Restiamo collegati con la testa al volante

La 'Nazione' risponde ai lettori

Laura Pacciani

Laura Pacciani

Firenze, 8 luglio 2017  - Cara Nazione, ho letto che nell’ultimo anno, da quando è stato introdotto il reato di omicidio stradale, i morti per incidente sono aumentati. Come è possibile? Significa forse che la legge non funziona? Marco Luisi - Firenz

Caro Marco, è vero i numeri sono sconfortanti. Secondo quanto riferito dal capo della polizia Franco Gabrielli in questi quindici mesi, dal 21 marzo 2016, giorno dell’entrata in vigore della legge che ha introdotto il reato di omicidio stradale, l’85 per cento dei conducenti indagati rischiano da due a sette anni di carcere.

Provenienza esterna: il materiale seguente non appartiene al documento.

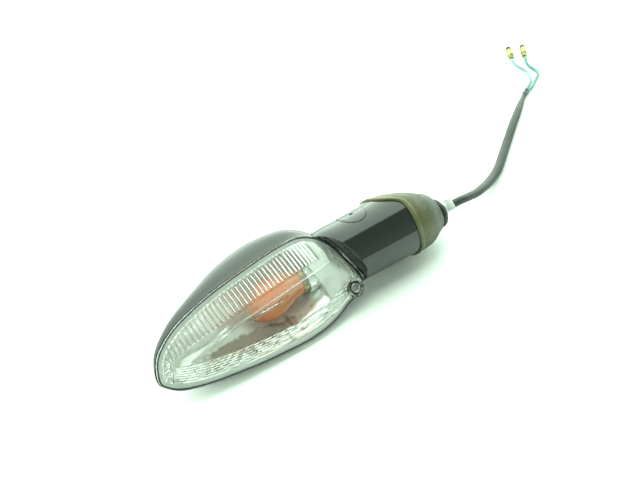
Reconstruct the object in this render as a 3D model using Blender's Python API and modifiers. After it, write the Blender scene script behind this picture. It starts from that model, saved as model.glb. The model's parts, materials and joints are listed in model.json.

E più drammatico ancora è il dato sulle vittime: da gennaio a giugno di quest’anno sono aumentate del 4,6 per cento rispetto agli stessi mesi del 2016. Numeri impressionanti: da 695 a 727 decessi. Ma non è la legge che non funziona. La legge ha stabilito un principio sacrosanto in difesa della vita. Perché uccidere una persona alla guida di un’auto dopo aver bevuto alcol o aver assunto droghe, o non prestare soccorso ai feriti, è commettere un omicidio e come tale deve essere punito. Così, come deve essere punita la distrazione, risultata una delle principali cause all’origine degli incidenti. Scrivi distrazione e leggi cellulare. Essere collegati è diventata una priorità assoluta, ma tenere la testa collegata al volante mentre si guida lo è di più.